Warung Bebas

Friday, January 7, 2011

Olfactory fatigue

Recently I've started to feel ever so slightly panicky. I've been suffering from a lot of colds and sinus infections over the last 12 months, with numerous stuffy and blocked noses. It's worse in winter, but even this summer it started affecting me. I often wake up in the night with a blocked nose, seemingly for no reason at all.

Type any of these symptoms into that wonder of the modern world, our friend and mentor Google, and you will find afflictions ranging from dust mite allergies to bent septums. I don't really know what I've got, but if this doesn't improve this summer I'm going to a proper doctor...

I'm not looking for sympathy, mind you. However, as an avid perfume nut, as you might appreciate, a sense of smell is quite essential to the whole process of appreciating perfume. Otherwise it defeats the objective, right? I've recently noticed that it seems to take a lot more effort on my part to smell perfumes. A lot of them seem quite slight to me. Now, I'm quite worried that this is more down to my olfactory ailments rather than the perfumes themselves.

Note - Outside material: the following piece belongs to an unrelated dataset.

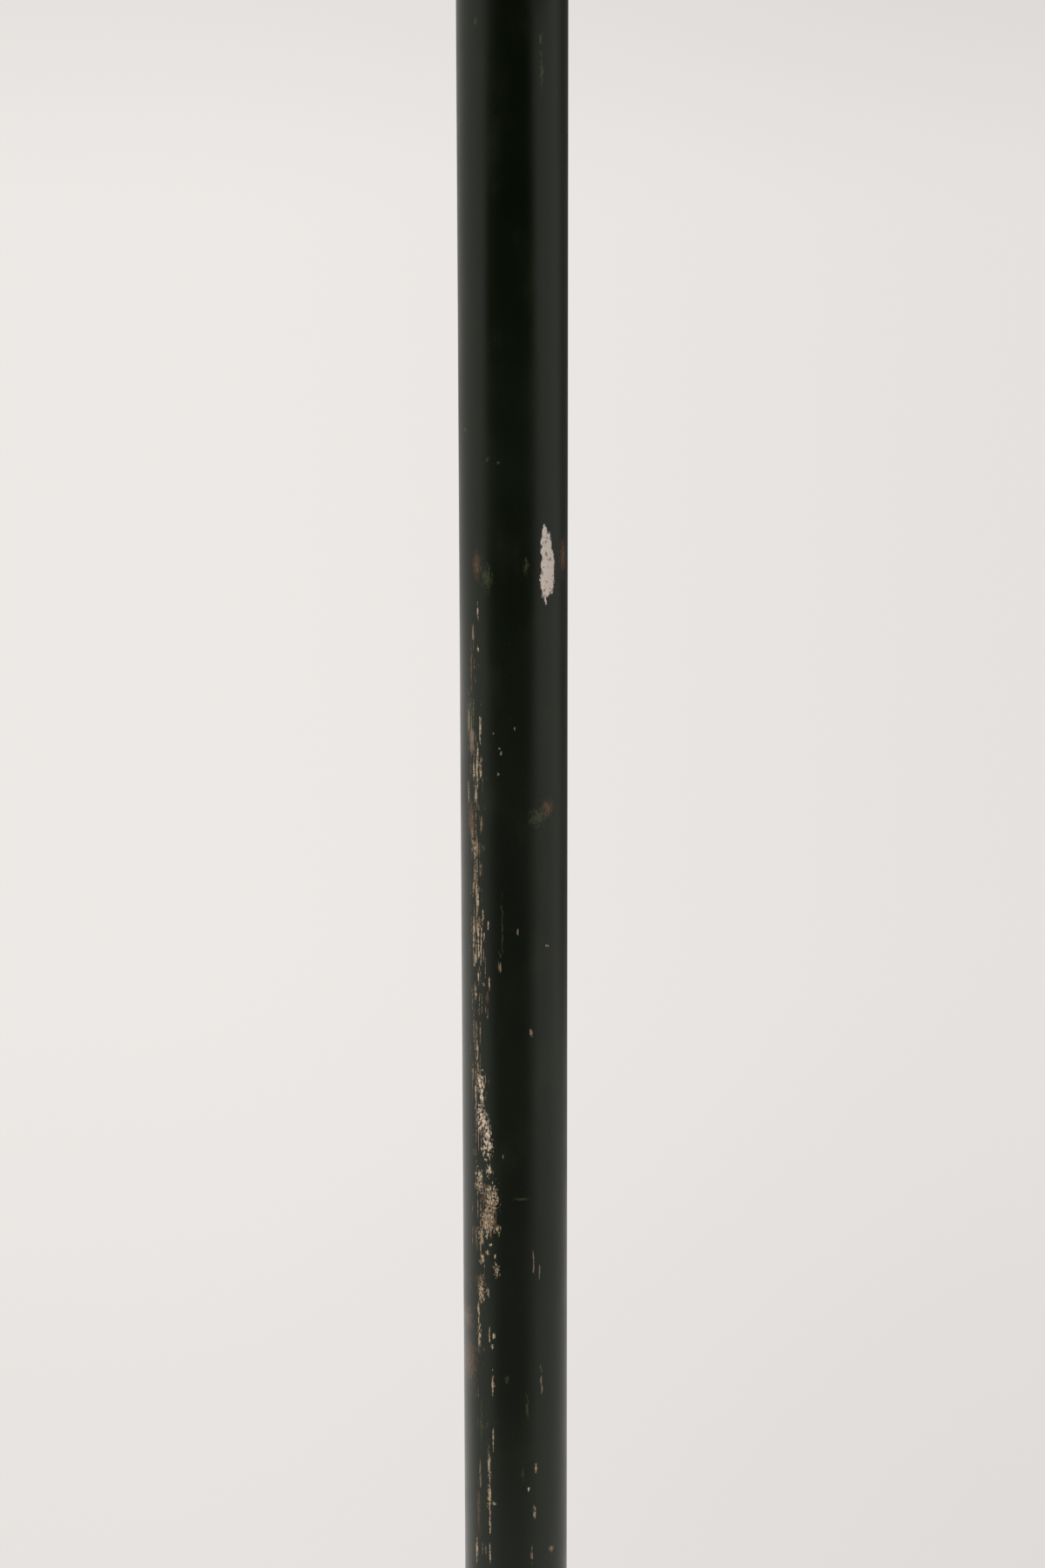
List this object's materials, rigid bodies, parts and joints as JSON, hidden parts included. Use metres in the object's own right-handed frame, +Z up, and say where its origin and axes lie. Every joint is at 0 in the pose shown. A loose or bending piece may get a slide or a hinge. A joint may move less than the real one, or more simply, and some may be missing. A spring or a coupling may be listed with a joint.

I read a post earlier today, and it is really bugging me, because I can't remember whose it was, that mentioned how the writer wasn't sure if she had got to the stage where she has tried so many different perfumes that hardly any new releases excite her, because she had smelled it all, or if it was down to the possibility that so many new releases are actually unremarkable. As I wear and sample more and more styles of perfume, I wonder the same thing too. Don't get me wrong - I still love perfume and don't feel jaded, yet, but I do find that it takes a lot more to really move me. Is this like the drug addict, who needs more and more of the good stuff to get the same high? I don't know! Another thought crossed my mind - how much of this feeling could be credited to my sinus and other nasal afflictions? Could I reach the point where I can hardly smell at all, cursing the latest weak, pissy release, whereas in reality I am overwhelming all and sundry with my grotesque and choking sillage? I hope to goodness this is not the case!